I saw these pretty lavender-colored blossoms near the road ditch. A check of my Wildflowers of Minnesota book told me this was Hedge Nettle (a member of the Mint family) and a cousin of the not-so-pleasant Stinging Nettle, which I also have a few nasty patches of.

Speaking of nasty patches, here is one of my larger patches of the Wild Parsnip. I'm very watchful around this plant. Some of the larger ones I try to get cut down. As far as I can tell, the only redeeming feature of this plant is that it's a host plant for the Black Swallowtail butterfly caterpillar (and I have found some of those caterpillars on wild parsnip before).

I've had small flocks of Cedar Waxwings hanging around all summer. Here's one of the reasons: Mulberries. Several years ago, I ordered some mulberry trees to plant in my yard. For whatever reason, I seemed to think the catalog said they were a Zone 4 tree and I later found out they were actually Zone 5. I lost a few of them after a couple of years, but the ones that are still alive are doing very well, and this year they're loaded with fruit. The berries are delicious and I usually try to snack on a few myself while mowing under the trees. All of the fruit-eating birds (robins, catbirds, and cedar waxwings) are spending lots of time in these mulberry trees this summer. (The really dark ones are the ripe ones.)

The flowers in my butterfly/hummingbird garden are doing great. The daylilies and liatris are just starting to bloom and the delphinium is still covered with blossoms.

The Monarda has opened lots of blossoms in the last week also. (Inside the little ring at the top right of the picture is Lobelia--I don't water this plant as faithfully as I should, so it's slow getting started; I can't wait for those red flowers to start blooming.)

8 comments:

Body Soul Spirit said...

Glad to hear that things have settled down at work. Your flowers are lovely. Red currant bushes are bird magnets around here right now.
ruth

Jayne said...

What a beautiful yard you have Ruthie. Glad to hear your mind is still intact. :c)

RuthieJ said...

Hi Ruth,
Red currant--I don't have any of those, but sounds like I need to look into finding some. They must be a zone 4 plant, right?

Hi Jayne,
I'm hangin' in there. I feel bad I let the stress get to me, but reconnecting with nature and my blogging friends has really helped. :-)

Mary said...

Well you made it through the work week. I'm glad.
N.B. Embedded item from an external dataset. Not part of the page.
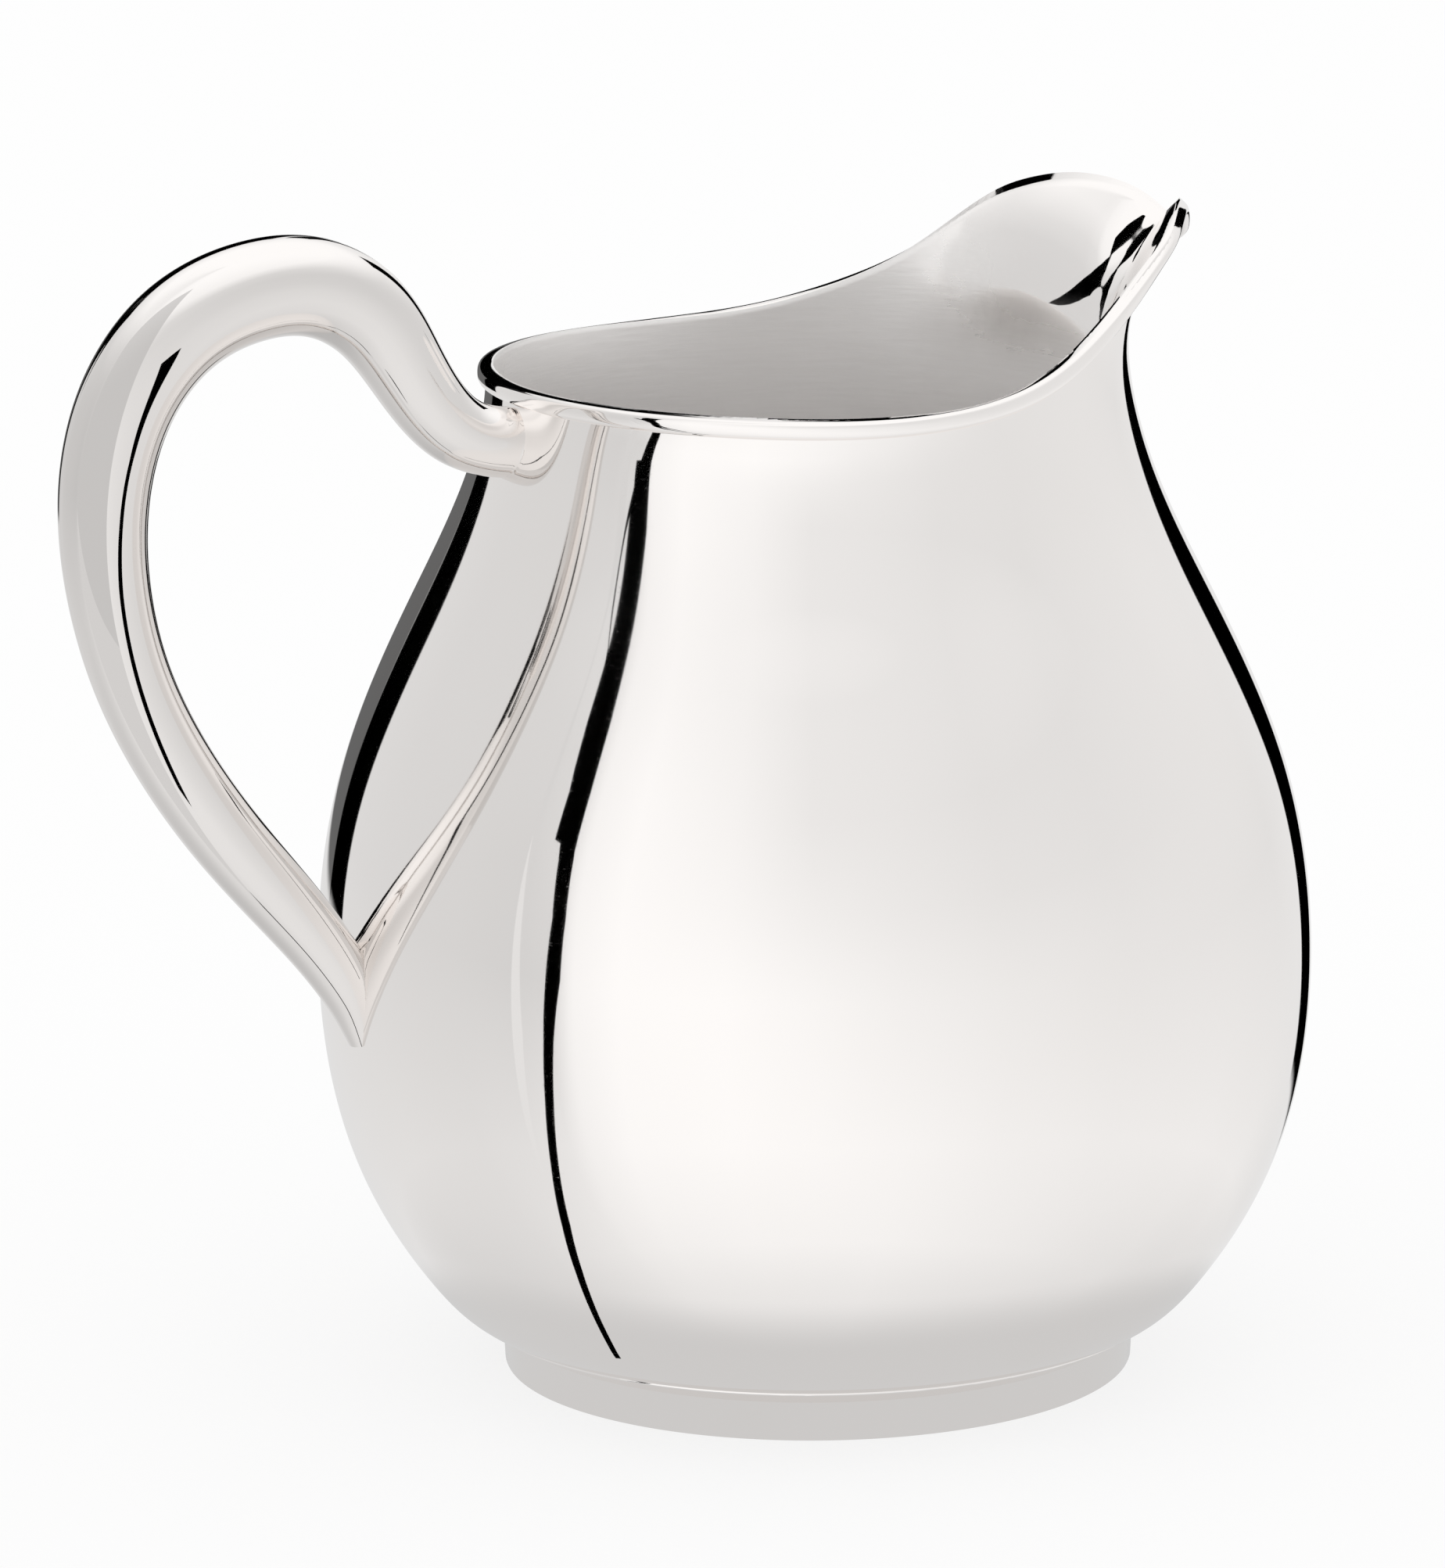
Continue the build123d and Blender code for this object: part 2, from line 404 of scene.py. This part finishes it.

I've had some rough times are work during the past few months and the only thing that keeps me sane is what helps you. Outdoors and blogging.

Your weather sounds absolutely wonderful and your flowers are benefitting from it. Wow - your gardens are lovely.

RuthieJ said...

Hi Mary,
Don't let those small pictures fool you--I had to pull bunches of crabgrass out before taking them! Maybe tonight I'll post pictures of my really weedy patches--the shame of showing those pictures should get me motivated to clean them up.

Anonymous said...

I've been looking back to when you first started blogging [3-07] and really enjoy all the pretty flowers and weeds in full bloom now. There was so much snow on the ground at that time, it's amazing how fast things change as the suns rises in the sky and starts bringing warmth to the earth again.
MOM

Larry said...

Thanks for the update-lots of nice stuff to see-I'm a little possesive of my computer too.

RuthieJ said...

Hi Mom,
It really is amazing how much the weather can change in only 3 months. Those snow pictures are saved in my files and I stop to look at them every so often.

Hi Larry,
It's nice to know I'm not the only one. Even though it's not technically "my computer" or "my desk" I tend to make these things my own when I'm working there and I sure don't like other people messin' with them!